Sobia Khan Bengaluru

Against the common perception that the entire residential real estate segment is troubled, it is the upper middle income and premium property projects that are majorly delayed with Delhi-NCR and Mumbai being major contributors.

 

According to the aggregate data by JLL, total number of residential units classified as delayed/stalled in the top seven cites stands at 4.54 lakh. However, as high as 84 per cent of these units are present in two major metro cities: Delhi NCR (62%) and Mumbai (22%). “Needless to say, these two cities had always been on the radar of investors due to the promising returns and the scope for expansion that they offered. The percentage share of rest of the cities is in single digit,” said JLL.

 

In monetary terms, the delayed/stalled projects stand at a whopping Rs 4.62 lakh crore and Delhi NCR and Mumbai again account for nearly 90% of this value. Even at the city level, it is important to note that in Delhi, around 3/4 th of the residential units are delayed/stalled and one out of every three residential units in Mumbai falls in the same category. “For rest of the cities, this proportion is not significant. The large proportion of delayed projects being concentrated in these two cities is alarming,” said Samantak Das, Chief Economist and Head of Research & REIS, JLL India.

 

According to JLL, reality is not all that grim as the funds are mainly stuck in projects belonging to the upper-mid and premium categories. This is reflected in the average price of residential units across cities.

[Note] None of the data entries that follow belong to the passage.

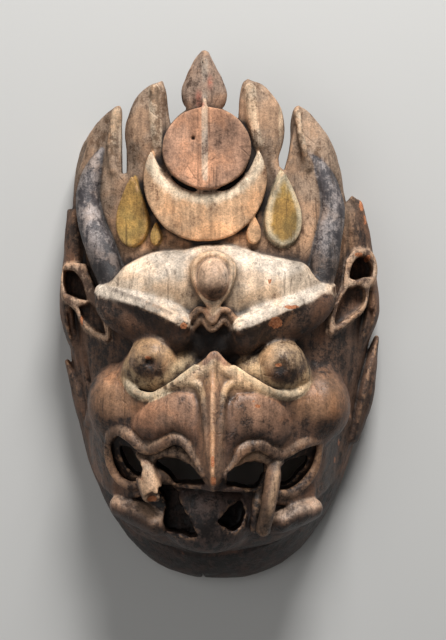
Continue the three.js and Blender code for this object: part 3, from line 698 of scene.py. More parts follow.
def carve_brows():
    mask.join(within(egg(*FOREHEAD_SWELLING), smooth_outline(FOREHEAD), 5), 2)
    for brow in BROWS:
        mask.join(rope(brow, faceted(BROW_SECTION), reach=22), 4)
    mask.join(egg(*BROW_BRIDGE), 6)
    for mass in BROW_MASSES:
        mask.join(egg(*mass), 7)
    mask.join(egg(*NOSE_FILL), 4)
    for root in NOSE_ROOT:
        mask.join(rope(root), 1.6)
    mask.join(board(drop(**THIRD_EYE), 90, 110, edge=3), 2.4)
    mask.cut(board(drop(**THIRD_EYE_MOAT), 108.6, FAR_FORWARD, edge=1.5), 1.5)
    mask.join(egg(*THIRD_EYE_KNOB), 1)
    mask.cut(egg(*FOREHEAD_HOLE), 0.4)
    mask.cut(rope(LEDGE_CRACK), 0.6)


def carve_muzzle():
    mask.join(gums(), 2)
    mask.join(muzzle(), 2)
    for cheek in CHEEKS:
        mask.join(egg(*cheek), 8)
    for floor in [*EYE_FLOORS, *EYE_CORNERS]:
        mask.join(egg(*floor), 4)
    for centre in EYES:
        mask.join(eyeball(centre), 2)
        mask.cut(egg([centre[0] - 1, centre[1] - 2, 109.5], [6, 5, 2.6], 20), 2)
    mask.cut(egg(*EYE_HOLE), 1)
    for lid in LIDS:
        mask.join(rope(on_muzzle(lid, 0.4)), 1.8)
    for fold in BEAK_FOLDS:
        mask.join(rope(on_muzzle(fold, -0.3)), 2)
    mask.join(rope(on_muzzle(BEAK_CAP, 0.2)), 2)
    mask.join(rope(on_muzzle(BEAK_TOP, 0.4)), 1.6)


def cut_worn(form, seed, depth):
    """Cuts a form with a torn, wavy edge."""
    spans = mask.spans(form, 4)
    wobble = clouds(mask.axes, (3.4, 3.4, 6), seed)[spans] * depth
    shape = form.distance(*mask.points(spans)) + wobble
    mask.field[spans] = soft_most(mask.field[spans], -shape, 1)


def carve_mouth():
    mask.join(egg(*JAW), 5)
    for lip in [*UPPER_LIPS, *MOUTH_CORNERS]:
        mask.join(lip_band(lip), 1.8)
    for lip in INNER_LIPS:
        mask.join(rope(lip), 1.8)
    for lobe in LOWER_LIP:
        mask.join(rope(lobe), 2)
    mask.join(rope(BEAK_BELOW), 7)
    mask.join(within(egg(*LOWER_BEAK_SWELLING), smooth_outline(LOWER_BEAK), 4), 2)
    for tooth in (FANG, FANG_RIDGE, FANG_STUMP, FANG_ROOT):
        mask.join(rope(tooth), 1.5)
    for pit in (LEFT_PIT, RIGHT_PIT):
        cut_worn(board(smooth_outline(pit), PIT_FLOOR, FAR_FORWARD, edge=2), 22, 1.1)
    mask.join(rope(FANG), 1.5)
    cut_worn(egg(*STUMP_BREAK), 23, 2.2)
    mask.cut(rope(on_shell(CHIN_GROOVE, 1.5, 1.8)), 2.5)


def moon():
    """The crescent, with a bevel along its inner edge."""
    low_y, outer = MOON_OUTER
    high_y, inner = MOON_INNER

    def distance(x, y, z):
        rim = np.hypot(x - MOON_X, y - low_y) - outer
        slope = 3.5 * np.clip((MOON_FRONT - z) / 5, 0, 1)
        bite = inner - slope - np.hypot(x - MOON_X, y - high_y)
        face = np.maximum(z - MOON_FRONT, MOON_BACK - z)
        return soft_most(soft_most(rim, bite, 0.8), face, 1.4)

    low = (MOON_X - outer, low_y - outer, MOON_BACK)
    high = (MOON_X + outer, low_y + outer, MOON_FRONT)
    return Form(low, high, distance)


def ground_by_sun():
    """The ground between the sun disc and the moon, which falls away towards the top."""

    def distance(x, y, z):
        off = np.hypot(x - MOON_X, y - MOON_INNER[0]) - MOON_INNER[1]
        face = (z - 93 + ramp(y, 96, 115) * 13) * 0.9
        rim = np.hypot(x - MOON_X, y - MOON_OUTER[0]) - MOON_OUTER[1] + 2
        return soft_most(np.maximum(off, rim), face, 2)

    reach = MOON_INNER[1]
    return Form((MOON_X - reach, MOON_INNER[0] - reach - 2, 66), (MOON_X + reach, 115, 94), distance)


def sun_gap():
    """The dark gap under the sun disc, closed at the very bottom."""

    def distance(x, y, z):
        off = np.hypot(x - SUN[0], (y - SUN[1]) / SUN_TALL)
        turn = np.degrees(np.arctan2(y - SUN[1], x - SUN[0]))
        width = 1.5 * ramp(-turn, 20, 62) * ramp(turn, -160, -118) * ramp(np.abs(turn + 88), 12, 20)
        return np.maximum(np.abs(off - SUN_RADIUS - 1.2) - width, 86 - z)

    reach = SUN_RADIUS + 5
    return Form((SUN[0] - reach, SUN[1] - reach, 84), (SUN[0] + reach, SUN[1], 110), distance)


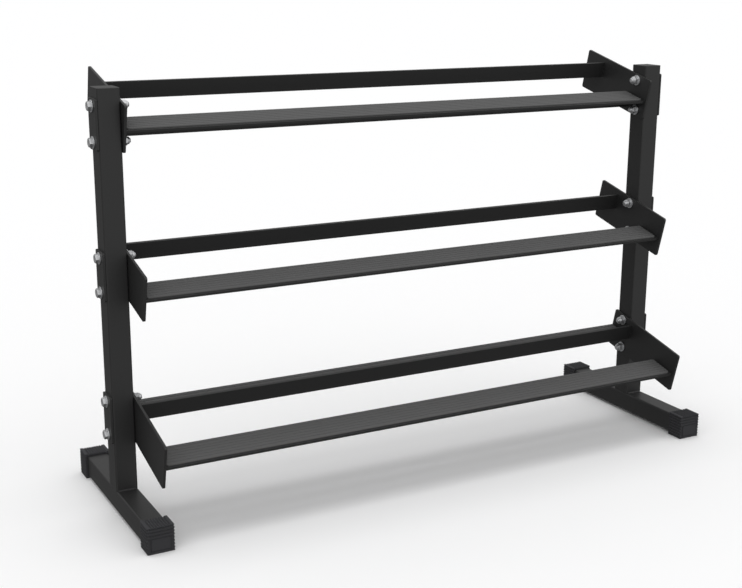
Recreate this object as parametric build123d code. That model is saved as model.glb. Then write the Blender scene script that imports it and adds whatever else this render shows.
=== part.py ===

For instance, the average price of delayed residential units stands at INR 1.99 crore for Mumbai as compared to Rs 95 lakh in Bangalore, Rs 94 lakh in Hyderabad and Rs 87 lakh in Chennai.

 

“First, residential project delay is not a pan-India phenomenon and only limited to major metropolitan cities of Delhi NCR and Mumbai in terms of quantum as well as value of projects. Second, the slowdown in completion of projects is not across the entire spectrum of housing categories but significantly visible in upper-mid and premium categories,” said Das.